İslam’ın barış dini olduğunu en güzel şekilde kanıtlayan Rahmet Peygamberinin, adına yaraşır şekilde gösterdiği hoşgörü aslında bir beldeden ziyade gönüllerin fethini sağlamıştır. Gönüller İslam ile şereflendi. Bu güçlü, hoşgörülü ve merhametli İslam ordusu karşısında düşmanlar ve katı kalpler yumuşamıştır. Mekke huzura kavuştu.
Ey Kureyşliler!
Allâh, sizden câhiliyet gurûrunu, babalarla, soylarla (övünüp) kibirlenmeyi giderdi. Bütün insanlar Âdem’den, Âdem de topraktan yaratılmıştır.
(Efendimiz, bu ifâdelerin ardından şu âyet-i kerîmeyi okudu:)
«Ey insanlar! Doğrusu Biz sizi bir erkekle bir dişiden yarattık. Ve sizi (kibre kapılıp da övünmeniz için değil) birbirinizle tanışasınız diye milletlere ve kabîlelere ayırdık. Allâh katında en üstün olanınız, muhakkak ki O’ndan en çok korkanınızdır. Şüphesiz ki Allâh, bilendir, her şeyden haberdardır.» (el-Hucurât, 13)” (İbn-i Mâce, Diyât, 5; Ahmed, II, 11; Tirmizî, Tefsîr, 49/3270)
Uhud Harbi’nde Hazret-i Peygamber’in amcası Hazret-i Hamza’nın ciğerini hırsla dişleyen Hind de Mekke’nin Fethi günü îmân ederek umûmî affa mazhar oldu. Allâh Resûlü, kelime-i tevhîdin şânı hürmetine onu da bağışladı.

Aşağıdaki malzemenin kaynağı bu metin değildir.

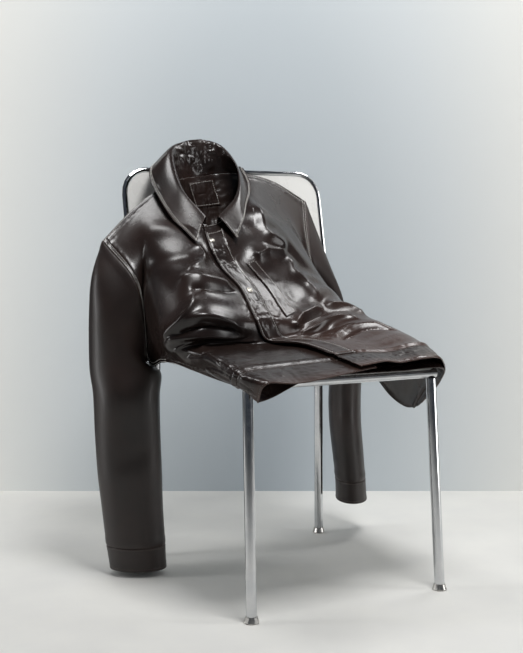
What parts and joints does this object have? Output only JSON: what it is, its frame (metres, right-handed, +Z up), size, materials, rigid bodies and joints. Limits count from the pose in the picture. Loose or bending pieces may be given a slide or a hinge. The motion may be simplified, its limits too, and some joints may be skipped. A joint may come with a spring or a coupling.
{
  "type": "leather shirt jacket draped over a tubular steel chair",
  "caption": "Leather shirt jacket with a folded collar and long sleeves, sitting on a small tubular steel chair with its sleeves hanging at both sides.",
  "frame": {"origin": "middle of the footprint of jacket and chair together, on the floor", "axes": "+X to the viewer's right when the chair is seen from its front, +Y from the front of the seat to the backrest, +Z up"},
  "size_m": [0.688, 0.6192, 0.9086],
  "materials": {
    "leather": "smooth dark brown-black leather with a soft gloss and fine creases",
    "snap_metal": "worn nickel snap caps",
    "steel": "bright chromed steel tube",
    "pale_panel": "off-white enamelled sheet"
  },
  "bodies": {
    "root": {"back": "leather", "backrest_corner_left": "steel", "backrest_corner_right": "steel", "backrest_sheet": "pale_panel", "backrest_top": "steel", "backrest_upright_left": "steel", "backrest_upright_right": "steel", "chest_welt": "leather", "collar": "leather", "cuff_left": "leather", "cuff_right": "leather", "front_left": "leather", "front_right": "leather", "glide_back_left": "steel", "glide_back_right": "steel", "glide_front_left": "steel", "glide_front_right": "steel", "hem_band_back": "leather", "hem_band_front_left": "leather", "hem_band_front_right": "leather", "leg_back_left": "steel", "leg_back_right": "steel", "leg_front_left": "steel", "leg_front_right": "steel", "neck_label": "leather", "placket": "leather", "seat_rail_back": "steel", "seat_rail_front": "steel", "seat_rail_left": "steel", "seat_rail_right": "steel", "seat_sheet": "pale_panel", "sleeve_left": "leather", "sleeve_right": "leather", "snap_neck": "snap_metal", "snap_placket": "snap_metal"}
  },
  "joints": []
}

Ebû Cehl’in oğlu İkrime, sayılı İslâm düşmanlarındandı. Mekke’nin fethinden sonra Yemen’e kaçmıştı. Hanımı, Müslüman olarak onu Hazret-i Peygamber’in yanına getirdi. Âlemlere rahmet olarak gönderilen Allâh Resûlü, İkrime’yi memnûniyetle karşılayarak:
“–Ey göçmen süvârî, hoş geldin!” buyurdu ve Müslümanlara karşı yaptığı zulmü yüzüne vurmayıp onu da affetti. (Hâkim, III, 271/5059; Vâkıdî, II, 851-852)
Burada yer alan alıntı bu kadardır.